Research ArticleNo Access

Analytical Solution for the Creep Problem of a Rotating Functionally Graded Magneto–Electro–Elastic Hollow Cylinder in Thermal Environment

M. Saadatfar

Department of Mechanical Engineering, University of Qom, Qom, Iran

https://doi.org/10.1142/S1758825119500534Cited by:18 (Source: Crossref)

Abstract

In this paper, an analytical method is presented for the problem of the time-dependent response of a functionally graded magneto–electro–elastic (FGMEE) rotating hollow cylinder in thermal environment. The material properties of FGMEE are supposed to be power-law functions of radius. Applying the equations of equilibrium and electrostatic and magnetostatic equations, a differential equation which includes creep strains is achieved. At first, an exact solution for the primitive stresses, electric and magnetic potentials are achieved by eliminating creep strains in the mentioned differential equation. Then, Prandtl–Reuss equations, as well as Norton’s law, are employed for the FGMEE. Now, creep stress rates can be achieved by considering only creep strains in the mentioned differential equation.
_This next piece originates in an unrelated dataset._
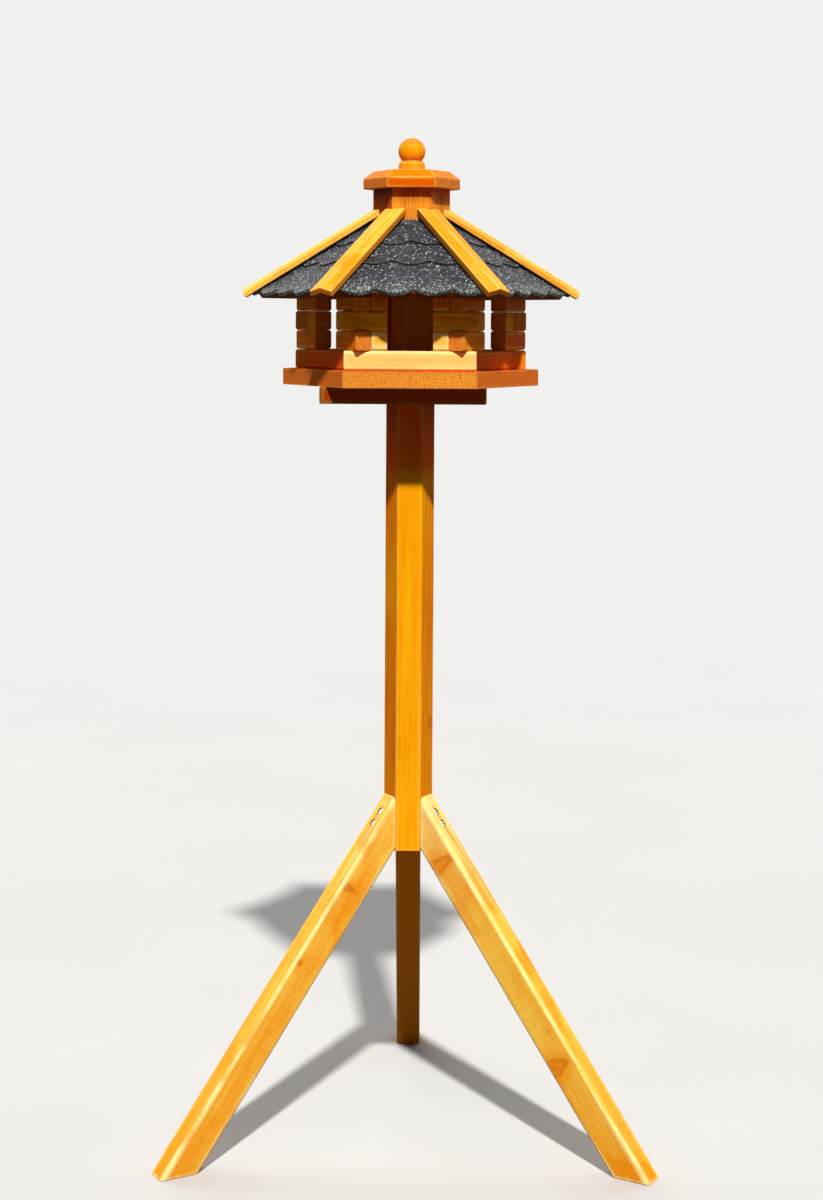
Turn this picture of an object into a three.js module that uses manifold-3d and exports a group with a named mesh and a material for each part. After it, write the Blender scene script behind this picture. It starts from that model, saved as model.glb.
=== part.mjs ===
// Six-sided bird table on a three-legged stand: a log-walled feeding house round a central
// feed silo, under a shingled roof with a lift-off cap. Millimetres, +Z up, the front faces -Y.
import * as THREE from "three";
import { mergeVertices } from "three/addons/utils/BufferGeometryUtils.js";
import Module from "manifold-3d";

const wasm = await Module();
wasm.setup();

// Driving dimensions

const SIDES = 6;
const seatGap = 0.3; // air left between pieces that lie on or against each other
const overrun = 8; // how far a cutting shape runs past what it cuts

const post = { acrossFlats: 63, top: 1092, tail: 2 }; // tail: what hangs below the legs' heels
const leg = { width: 38, depth: 47.5, reach: 408, rise: 505, edgeRadius: 5 };
const legScrew = {
  headDiameter: 8.5,
  headHeight: 3,
  shankDiameter: 4.5,
  length: 50,
  point: 6,
  sunk: 0.6,
  fromTip: 28,
  spacing: 20,
};
const plate = { side: 240, thickness: 24, cornerRadius: 5, offset: -10 };
const plateScrew = {
  headDiameter: 9,
  headHeight: 4,
  shankDiameter: 5,
  length: 70,
  point: 6,
  sunk: 0.6,
  fromAxis: 15,
};
const platform = { thickness: 24, ledge: 21.5 }; // ledge: what birds land on outside the walls
const wall = {
  apothem: 143,
  thickness: 24,
  logHeight: 28,
  overhang: 12,
  groove: 2.5,
  cornerCourses: 3,
  opening: 65,
};
const topRing = { outerHeight: 24 };
const silo = { cornerRadius: 57, wall: 12, neck: 42, slotHeight: 28, foot: 7.5 };
const roof = { pitchDegrees: 35.4, board: 9, boardOverhang: 54, eaveOverhang: 61 };
const shingle = {
  butt: 6,
  tail: 3,
  lobePitch: 52,
  lobeDepth: 11,
  eaveExposure: 71,
  middleExposure: 51.5,
  lap: 12,
  lobeSteps: 8,
  hipWidth: 12,
  hipRise: 2.2,
  eaveShift: 5,
};
const strip = { width: 36, thickness: 8, tail: 10.5, endTiltDegrees: 20 };
const cap = {
  overhang: 15,
  edge: 15,
  slopeHeight: 12,
  slopeInset: 13.5,
  plugDepth: 12,
  plugClearance: 1,
};
const knob = {
  ball: 40,
  height: 49,
  collar: 39,
  collarHeight: 15,
  collarRound: 4,
  tenon: 14,
  tenonDepth: 16,
  turns: 32,
  arcSteps: 5,
};

// Places worked out from the driving dimensions

const sideTurn = (2 * Math.PI) / SIDES;
const halfTurn = sideTurn / 2;
const acrossToCorner = 1 / Math.cos(halfTurn);
const screwSides = 12;
const cornerSteps = 2;
const weld = 1e-3; // vertices nearer than this are one
const roofPitch = THREE.MathUtils.degToRad(roof.pitchDegrees);
const hipPitch = Math.atan(Math.tan(roofPitch) * Math.cos(halfTurn));

const postApothem = post.acrossFlats / 2;
const legFace = postApothem + seatGap;
const lean = Math.atan((leg.reach - legFace) / leg.rise);
const postFoot = leg.rise - leg.depth / Math.sin(lean) - post.tail;

const plateFoot = post.top + seatGap;
const plateTop = plateFoot + plate.thickness;
const platformFoot = plateTop + seatGap;
const platformTop = platformFoot + platform.thickness;
const floor = platformTop + seatGap;
const courseRise = wall.logHeight + seatGap;
const ringFoot = floor + (wall.cornerCourses + 1) * courseRise;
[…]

As a final step, time-dependent creep stress, electric potential and magnetic potential redistributions at any time can be achieved using an iterative method. Numerical examples are presented to disclose the influence of creep evolution, thermal loading, angular velocity and grading index on the primitive and creep response of the FGMEE hollow cylinder. Results show that the enhancement in tensile hoop stress during the creep evolution must be considered in designing. So, the creep analysis is vital to have more reliable and accurate aerospace smart structures.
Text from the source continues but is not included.